Typescript/Python aren't good examples of mainstream adoption of Haskell related ideas. Haskell always has types but has inference. A better example would be Kotlin or Swift style languages, where type inference is much more pervasive than in the past albeit deliberately limited so as to not be as extensive as in Haskell.
I don't think either Swift or Kotlin have "optional type annotations" of the sort mentioned in the comment I was replying to...
In this context "optional" means "you can either use or not use type annotations", which is not related to type inference [1] but is a way to gradually add types, usually in a half-baked, unsatisfying way.

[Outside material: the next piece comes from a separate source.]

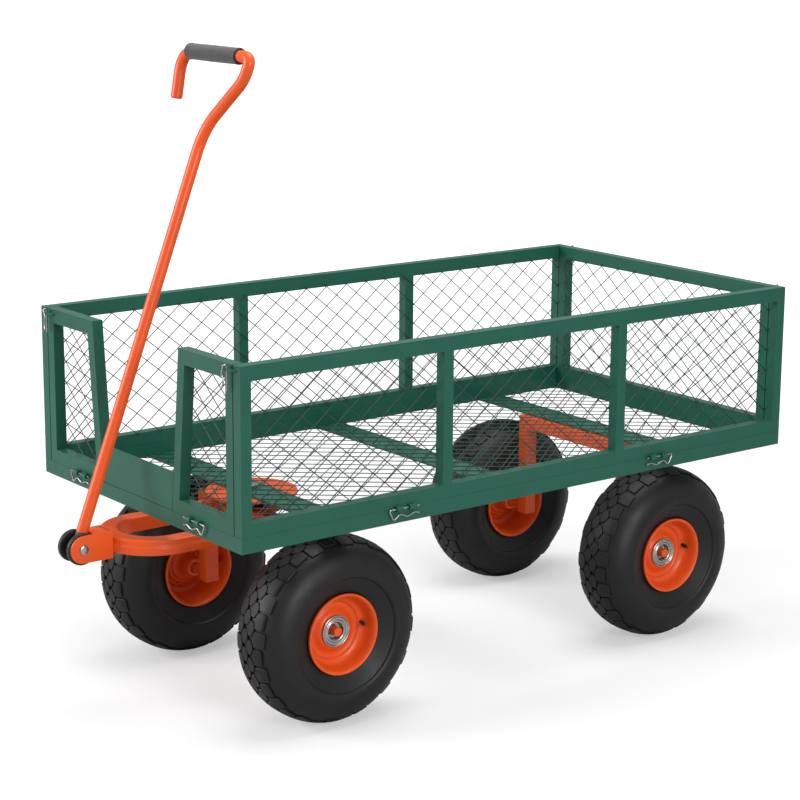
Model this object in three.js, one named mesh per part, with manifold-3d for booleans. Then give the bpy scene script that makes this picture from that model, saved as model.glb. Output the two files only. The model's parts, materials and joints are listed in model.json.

[1] because unlike with Kotlin or Swift, there's no inference when you leave out the annotations, but instead you "switch off" static typechecking for portions of the code you don't want to annotate.
Yes I know, but I think we're discussing the extent to which ideas from FP languages leaked into the mainstream? Optional-as-in-dynamic typing didn't come from the FP world, whereas optional-as-in-inferred did.
In Haskell, you pay the penalty of using map-reduce style semantics ("why can't I just use for-loops which are so much simpler?") instead of mutation. But the benefit is you get your nice determinism properties.
The middle-way languages adopted the penalties, but not the benefits. So the real winner was "lose-lose".
No. The middle-way languages didn't adopt functional programming's properties. They adopted the syntax. The syntax alone, even without the immunatbility and other properties from functional programming, is extremely useful to elimiate boilerplate like Observer and Strategy patterns.
Optional type annotations are used to improve dynamical languages by adding static typing; we don't see static languages adding untyped places (there's type inference, but there's nothing dynamic about that).
In the past decade, we've seen "the middle way" has won.
- Every mainstream OOP languages now support passing functions as parameters.
- Optional type annotation became mainstream, e.g. Typescript and modern Python.